In fact the journalist himself reported that “Eventually I went to bed sleeping soundly as a guest in one of the containers. The night passed without incident”.

In a recent survey of residents, the two issues that residents identified as being a problem for them were rubbish and litter because the bins are not always emptied by the Council and, secondly, the high level of media attention! I must take personal responsibility for the high level of media attention, which I encouraged for several months but I have heard the disquiet from a minority of residents.

Drugs: A resident is quoted as saying: “There’s a lot of drugs here. There’s been violence. And there has been no real attempt by Brighton Housing Trust to address it”.

I spoke to the resident myself a couple of weeks ago who said to me that, as his flat is on the fifth floor, he hasn’t actually seen any of these problems. There has been one allegation of drug dealing that has been raised, when a non-resident tried to sell drugs on the site. I spoke to the police about this. BHT’s policy is to have no tolerance for drug dealing at any of our properties and, in our recent survey, this approach has been endorsed by the majority of residents at Richardson’s Yard.


The article quotes another resident who says that “someone’s making an absolute fortune here” and the journalist concludes that “the impression I got is that it’s less about rehabilitating long-term rough sleepers and more a get-rich-quick scheme”.

QED have invested over £900,000 in the development.
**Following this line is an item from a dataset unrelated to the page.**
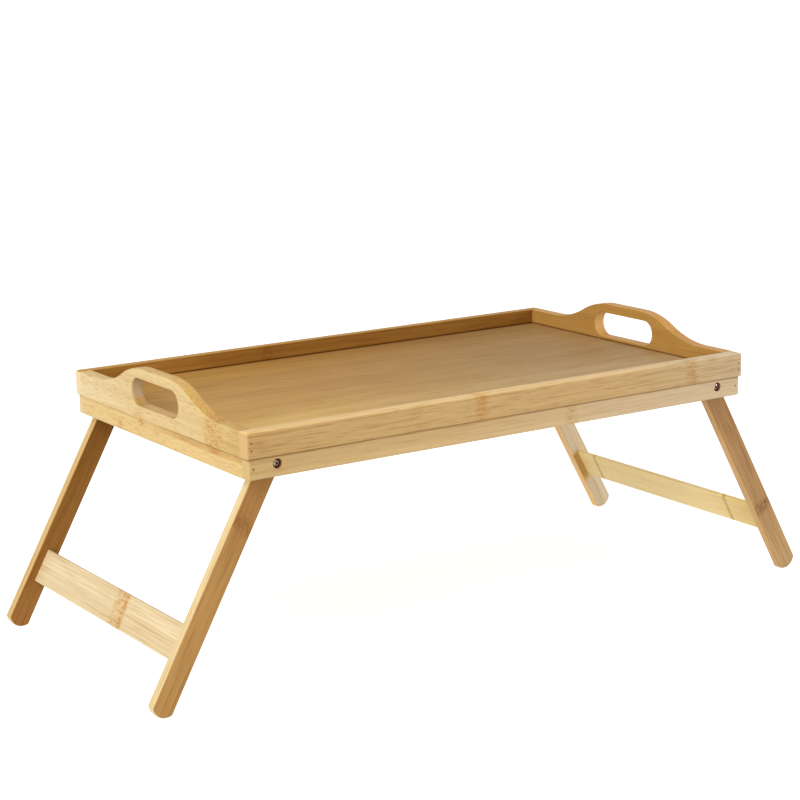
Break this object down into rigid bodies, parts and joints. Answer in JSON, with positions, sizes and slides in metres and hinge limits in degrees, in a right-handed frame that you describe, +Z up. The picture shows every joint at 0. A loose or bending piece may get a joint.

Over the five years that this development will be in place, QED’s profit will be less than £36,000, or a return of less than 4%. The figure of £1.4 million quoted by the journalist for the amount that QED “could have netted” is about half a million Pounds off the mark.

BHT will generate income of about £100,000 per annum which covers our housing management costs, maintenance responsibilities, any time a flat is empty, bad debts, the replacement and damage to furniture and fittings. If we are efficient we will make a small surplus of less than £10,000 each year, if not, we might make a small loss.


I was more saddened by the article than angry.

It took a number of cheap shots based on a lack of research, inaccuracies and sensational reporting. The article was right to highlight the chronic housing shortage in Brighton and Hove, but did not recognise the small yet positive contribution this housing scheme is making.

I am proud to be part of one of the most positive housing initiatives in the City in many years.

My last word goes to residents: over 80% of them in our survey saying they liked having their own front door, their own kitchen and their own shower / toilet facilities, something many of them had not had for a number of years.